R = (P1, Pf1, ..., Pfn, P2)

for each R1, R2 roads from P1 to P2, if Intersection(R1, R2) has more than 0 points (except P1 and P2, of course) determine which is shorter. If the length of R1 is smaller than the length of R2 then forget R2, otherwise forget R1.

In an iteration you will find the shortest totally separate roads from P1 to P2. If you want to traverse a road, where you have the points (P1, ..., Pk) If we choose Pi, where 1<= i <= k, we know that the first point will be Pi and the last point will also be Pi.

Suppose that the order doesn't matter. Whenever you traverse a point, mark it as traversed. If a point is marked as traversed, you won't want to go again to the given point, but you won't mind traversing the point again if necessary.

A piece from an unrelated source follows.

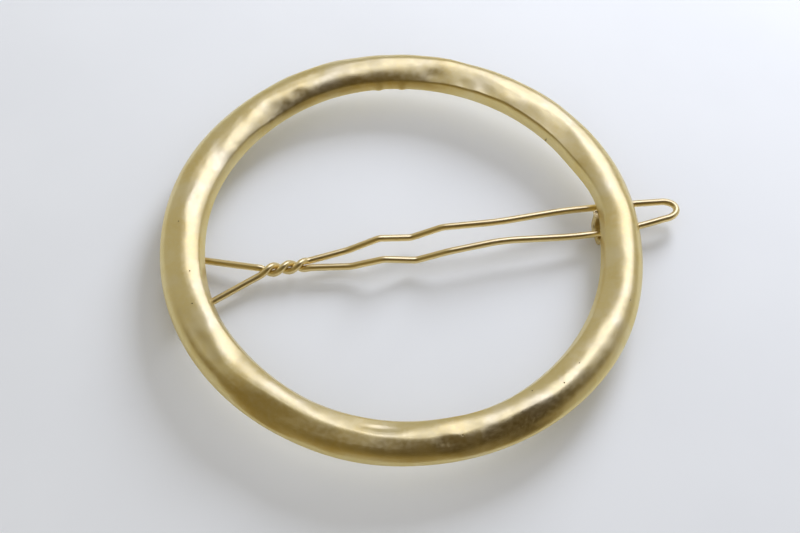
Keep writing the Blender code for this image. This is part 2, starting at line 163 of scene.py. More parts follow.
def finish_metal(sheet: NodeSheet, shader: Node, colour: NodeSocket,
                 roughness: NodeSocket, relief: NodeSocket) -> None:
    """Feed a metal's shader.

    Args:
        sheet: The material's node sheet.
        shader: Its shader node.
        colour: The socket of its colour.
        roughness: The socket of its roughness.
        relief: The socket of its height, in metres.
    """
    bump = sheet.add("ShaderNodeBump", {"Height": relief, "Distance": 1, "Strength": 1})
    sheet.tree.links.new(colour, shader.inputs["Base Color"])
    sheet.tree.links.new(roughness, shader.inputs["Roughness"])
    sheet.tree.links.new(bump.outputs[0], shader.inputs["Normal"])
    shader.inputs["Metallic"].default_value = 1


def geometry_sheet(name: str, inputs: dict[str, str]) -> tuple[NodeSheet, Node]:
    """Start a geometry tree with named inputs.

    Args:
        name: The tree's name.
        inputs: The socket type of each input, by name.

    Returns:
        The node sheet and the tree's input node.
    """
    tree = bpy.data.node_groups.new(name, "GeometryNodeTree")
    for label, kind in inputs.items():
        tree.interface.new_socket(label, in_out="INPUT", socket_type=kind)
    tree.interface.new_socket("Geometry", in_out="OUTPUT", socket_type="NodeSocketGeometry")
    sheet = NodeSheet(tree)
    return sheet, sheet.add("NodeGroupInput")


def finish_geometry(sheet: NodeSheet, geometry: NodeSocket, material: NodeSocket) -> NodeTree:
    """End a geometry tree: smooth shading, real instances and the material.

    Args:
        sheet: The tree's node sheet.
        geometry: The socket of the made geometry.
        material: The socket of the material input.

    Returns:
        The tree.
    """
    smooth = sheet.add("GeometryNodeSetShadeSmooth", {"Geometry": geometry})
    real = sheet.add("GeometryNodeRealizeInstances", {"Geometry": smooth.outputs[0]})
    dressed = sheet.add(
        "GeometryNodeSetMaterial", {"Geometry": real.outputs[0], "Material": material}
    )
    sheet.add("NodeGroupOutput", {"Geometry": dressed.outputs[0]})
    return sheet.tree


def swept_wire_tree() -> NodeTree:
    """A round wire swept along a run of edges, capped where the run is open.

    Returns:
        The tree.
    """
    sheet, given = geometry_sheet("swept_wire", {
        "Geometry": "NodeSocketGeometry",
        "Wire Radius": "NodeSocketFloat",
        "Sides": "NodeSocketInt",
        "Material": "NodeSocketMaterial",
    })
    run = sheet.add("GeometryNodeMeshToCurve", {"Mesh": given.outputs["Geometry"]})
    along = sheet.add("GeometryNodeSplineParameter")
    marked = sheet.add("GeometryNodeStoreNamedAttribute", {
        "Geometry": run.outputs[0], "Name": "along", "Value": along.outputs["Length"],
    }, data_type="FLOAT", domain="POINT")
    section = sheet.add("GeometryNodeCurvePrimitiveCircle", {
        "Resolution": given.outputs["Sides"], "Radius": given.outputs["Wire Radius"],
    })
    turn = sheet.add("GeometryNodeSplineParameter")
    angle = sheet.math("MULTIPLY", turn.outputs["Factor"], 2 * math.pi)
    across = sheet.add("ShaderNodeCombineXYZ", {
        0: sheet.math("COSINE", angle), 1: sheet.math("SINE", angle),
    })
    section = sheet.add("GeometryNodeStoreNamedAttribute", {
        "Geometry": section.outputs[0], "Name": "around", "Value": across.outputs[0],
    }, data_type="FLOAT_VECTOR", domain="POINT")
    swept = sheet.add("GeometryNodeCurveToMesh", {
        "Curve": marked.outputs[0], "Profile Curve": section.outputs[0], "Fill Caps": True,
    })
    return finish_geometry(sheet, swept.outputs[0], given.outputs["Material"])


def hammer_tree() -> NodeTree:
    """Soft hammer marks pressed into a surface above a given height.

    Returns:
        The tree.
    """
    sheet, given = geometry_sheet("hammer_marks", {
        "Geometry": "NodeSocketGeometry",
        "Mark Size": "NodeSocketFloat",
        "Mark Depth": "NodeSocketFloat",
        "Ripple Size": "NodeSocketFloat",
        "Ripple Depth": "NodeSocketFloat",
        "Lowest": "NodeSocketFloat",
        "Full Depth From": "NodeSocketFloat",
        "Seed": "NodeSocketFloat",
        "Material": "NodeSocketMaterial",
    })
    place = sheet.add("GeometryNodeInputPosition").outputs[0]
    depth = None
    for kind in ("Mark", "Ripple"):
        scale = sheet.math("DIVIDE", 1, given.outputs[f"{kind} Size"])
        cloud = sheet.add("ShaderNodeTexNoise", {
            "Vector": place, "W": given.outputs["Seed"], "Scale": scale, "Detail": 0,
        }, noise_dimensions="4D").outputs[0]
        part = sheet.math("MULTIPLY", cloud, given.outputs[f"{kind} Depth"])
        depth = part if depth is None else sheet.math("ADD", depth, part)
    height = sheet.add("ShaderNodeSeparateXYZ", {0: place}).outputs["Z"]
    reach = sheet.add("ShaderNodeMapRange", {
        0: height, 1: given.outputs["Lowest"], 2: given.outputs["Full Depth From"], 4: -1,
    }, interpolation_type="SMOOTHSTEP").outputs[0]
    normal = sheet.add("GeometryNodeInputNormal").outputs[0]
    press = sheet.add("ShaderNodeVectorMath", {
        0: normal, "Scale": sheet.math("MULTIPLY", depth, reach),
    }, operation="SCALE").outputs[0]
    pressed = sheet.add("GeometryNodeSetPosition", {
        "Geometry": given.outputs["Geometry"], "Offset": press,
    })
    return finish_geometry(sheet, pressed.outputs[0], given.outputs["Material"])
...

So, the planned road will be: Pf1, ..., Pfk, Pf1.

for each Pfj, Pfm:

We are in Pfj in this moment. If Pfm is traversed then we don't want to go to Pfm again, so we go to the next iteration

If Pfm is not traversed, we have R1, ..., Rq roads from Pfj to Pfm. Choose the road with the maximum number of untraversed points and minimum number of already traversed roads. You need to weight the importance of an untraversed Point in the road and a traversed Point by a clever idea (hopefully your weight will minimize the total length of your road from Pf1 to Pf1).

Note that Pf1 should not be marked as traversed, because you want to arrive there at the end of your algorithm.